What problems do your surveys highlight?
We’ve found huge great holes in walls because once they’d had gas fires that required ventilation, or due to old building legislation. We also see issues with badly fitted or sealed windows, poor insulation and drylining, all of which can allow cold air into the home.
What will the Energy for Tomorrow grant be used for?
We want to develop The C.H.E.E.S.E. Project to be financially sustainable without grants so it can be scaled up nationally. It needs to be a model as well as a pilot, and we need to create a manual, so every franchisee knows exactly how to run the replica business. We’ll be able to take on some staff, and design an automated online booking system that will save so much time. We’re also developing our CPD training course for our Energy Tracers® so that much of it can be done remotely. The fact that the grant runs for three years is brilliant, because that allows us the time to firmly establish ourselves so hopefully we’re able to pay our way by the end.
Have you benefitted from any expertise alongside the funding?
Yes, a session on measuring social impact was very useful. Once we expand beyond Bristol and Bath, hopefully later this year, we’re hoping for support to help us show British Gas customers how we can help them make their homes more energy-efficient and reduce their energy bills.
Have you had any setbacks so far?
We’ve had so many grants turned down, which is always a blow. And of course Covid stopped us in our tracks – that was a season and a half gone as we only do our surveys in colder weather, because there needs to be at least an 8-degree difference between indoor and outdoor temperature for them to work well.
Aside from scaling up to become a franchise, what other plans do you have for the future?

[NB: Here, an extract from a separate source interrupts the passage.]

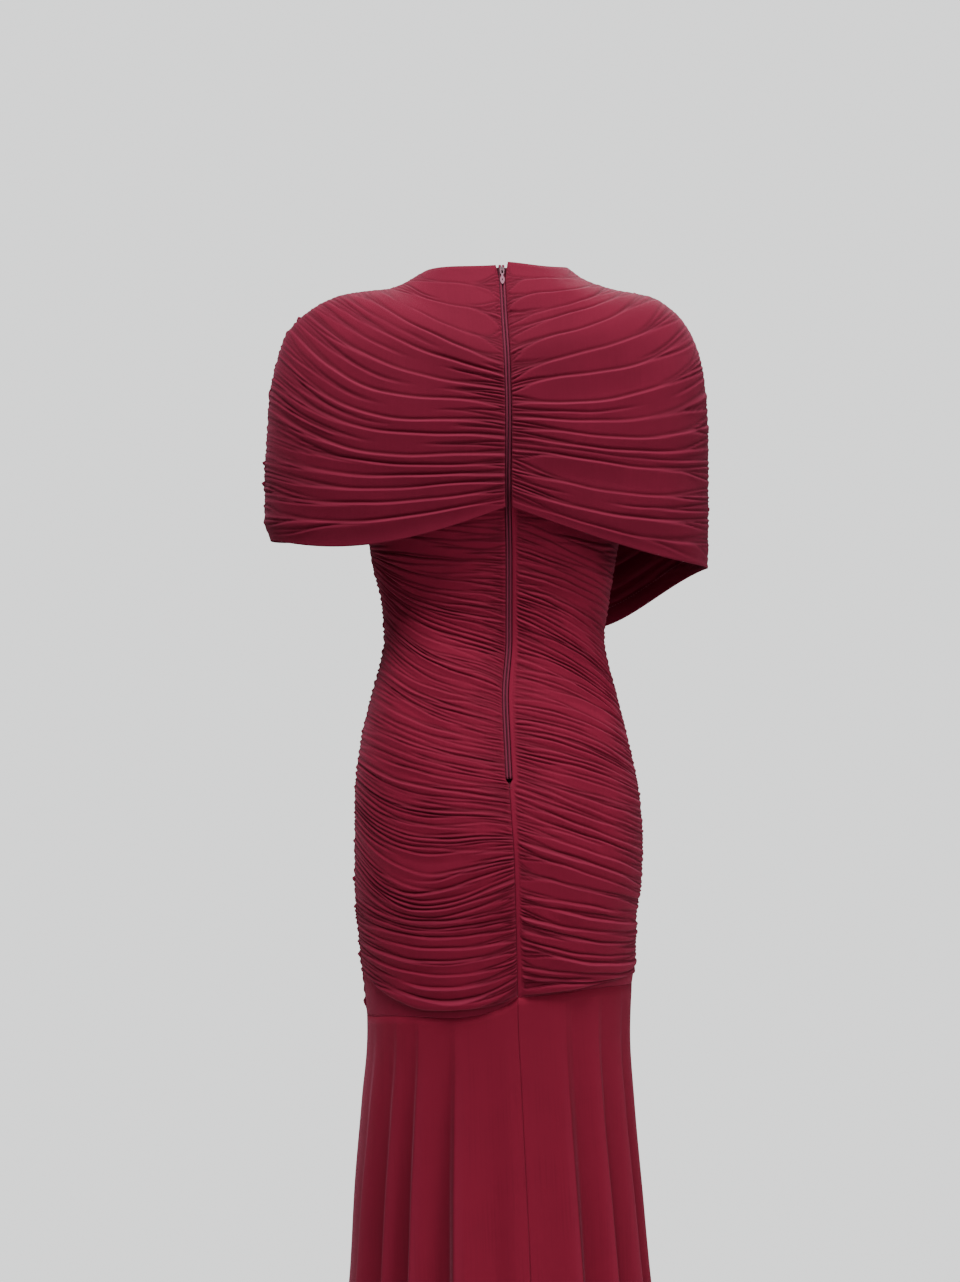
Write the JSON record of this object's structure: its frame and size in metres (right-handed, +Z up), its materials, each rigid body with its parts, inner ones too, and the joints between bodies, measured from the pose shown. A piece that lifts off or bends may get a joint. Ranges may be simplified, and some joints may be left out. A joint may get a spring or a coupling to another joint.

We’ve already designed a unique Heatview® app and are testing our own bespoke camera prototypes for use next winter, which are far cheaper, and developing a new blower door. We want to introduce ‘Warm Up Skill Up’, a programme to train people to do some of the remedial work themselves post-survey to break down barriers to DIY-style retrofit action. We’re also working on the ability to do surveys in warmer weather.